今回は、エレベーター会社5社から見積提案をいただいて、価格はもちろん、実に保全面、安全面、利便性に富んだ有益な提案が揃いました。
そういった、エレベーターリニューアル工事の安全性、利便性に関する新機能や、コストダウンにつながるVE案について説明、解説を修繕委員会で重ねて、5社から3社に絞り込んで理事会で理事の方々、管理関係の皆様に対して3社による説明会を開催し、理事の皆様総勢30名の方々にエレベーターに関する関心を高める事ができました。
その後の理事会でも、エレベーター会社の事、エレベーターの仕様について、使い方、運用面について、価格について、保全について等かなり、活発な質問、意見が出されるようになり、おかげでかなり大変ですが、より以上に理事会全体で、この課題について積極的に取り組んでいこうとする流れが出来てきたと感じました。
エレベーターリニューアルコンサルティングを通じて・・・・
エレベーター以外の大規模修繕や、各共用部設備について高額な工事の検討を専門性の高い技術的な問題から、見積金額の妥当性、各社の説明提案内容を把握、検討、判断するのに、一般の方々がしかも輪番制で継続して審議していくのは大変な事だと思います。

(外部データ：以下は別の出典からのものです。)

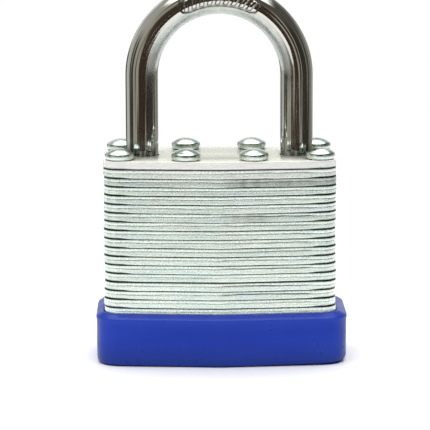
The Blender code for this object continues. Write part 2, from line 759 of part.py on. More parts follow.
def make_levers():
    """Two levers alike, half a turn apart about the cam, and the spring between them."""
    toe = as_mesh(flat("toe_lever", [lever_outline()], LEVER_BOTTOM_Z, LEVER_TOP_Z, STEEL))
    open_x = -LEVER_BLOCK_X + CUT_MARGIN
    pocket = cross_cylinder(
        "lever_pocket", LEVER_POCKET_RADIUS, LEVER_POCKET_END_X, open_x, LEVER_MIDDLE_Z
    )
    pocket.location.y = LEVER_SPRING_Y
    boolean(toe, as_cutter(pocket))
    heel = flat("heel_lever", [lever_outline()], LEVER_BOTTOM_Z, LEVER_TOP_Z, STEEL)
    heel.rotation_euler = (0, 0, math.pi)
    hook_back_x = -(CAM_HALF_LENGTH + CAM_PLAY + LEVER_ARM_WIDTH)
    length = hook_back_x - LEVER_POCKET_END_X - 2 * RUNNING_GAP
    spring = coil("lever_spring", length, **LEVER_SPRING)
    spring.rotation_euler = (0, math.radians(90), 0)
    spring.location = (LEVER_POCKET_END_X + RUNNING_GAP, LEVER_SPRING_Y, LEVER_MIDDLE_Z)


def main():
    make_plates()
    make_rivets()
    make_bumper()
    make_shackle()
    make_housing()
    plug_axis = empty("plug_axis")
    plug_axis.rotation_euler = (0, 0, PLUG_OPEN_ANGLE)
    bpy.context.view_layer.update()
    make_plug(plug_axis)
    make_cam(plug_axis)
    make_pins(plug_axis)
    make_levers()


main()
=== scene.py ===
"""The padlock's looks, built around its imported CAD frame: plates, rivets, bumper, shackle and
springs in fine form, procedural materials for every piece, a white sheet to stand on, the
studio that lights it and the camera. Metres, +Z up, the front of the lock towards -Y."""

import math
import random

import bmesh
import bpy
from mathutils import Matrix, Vector, noise


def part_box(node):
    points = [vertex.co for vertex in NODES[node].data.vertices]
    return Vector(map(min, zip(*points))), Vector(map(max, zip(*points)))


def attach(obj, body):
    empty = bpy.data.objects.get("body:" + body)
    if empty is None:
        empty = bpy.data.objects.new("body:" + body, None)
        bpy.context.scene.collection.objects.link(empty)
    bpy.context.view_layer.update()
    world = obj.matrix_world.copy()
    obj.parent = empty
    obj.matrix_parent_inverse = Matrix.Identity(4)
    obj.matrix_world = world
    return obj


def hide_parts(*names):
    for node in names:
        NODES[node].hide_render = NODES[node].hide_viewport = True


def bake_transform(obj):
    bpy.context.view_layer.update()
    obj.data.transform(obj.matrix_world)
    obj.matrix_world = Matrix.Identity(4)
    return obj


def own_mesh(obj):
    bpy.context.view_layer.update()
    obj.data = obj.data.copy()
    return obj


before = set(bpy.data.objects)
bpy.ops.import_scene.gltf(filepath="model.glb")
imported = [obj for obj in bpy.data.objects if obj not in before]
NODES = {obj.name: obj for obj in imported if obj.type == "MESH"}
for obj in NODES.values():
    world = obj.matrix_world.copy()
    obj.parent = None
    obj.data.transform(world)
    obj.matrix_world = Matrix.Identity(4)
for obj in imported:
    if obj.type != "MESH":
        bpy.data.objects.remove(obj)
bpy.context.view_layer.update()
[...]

行政では、第3者管理を制度化して普及させようとしている様ですが、マンションの管理を請け負っている管理会社が管理者としてそのマンション管理に携わる事に違和感を感じてしまいます。
もちろん、実際の管理担当するフロントとは別組織で運営管理するシステムを取り入れてるとは思いますが、少なくても各種の設備の業者選定や、工事工程、技術的な専門知識についてはやはり、専門家に任せるのがベストではないでしょうか?
皆さんが住んでいるマンションの管理について、少しでも関心を持って取り込んでもらえるように、より明確に分かりやすく、幅広い年齢層の方が積極的に参加し、合意形成が図れる管理組合のお手伝いをしていきたいと考えています。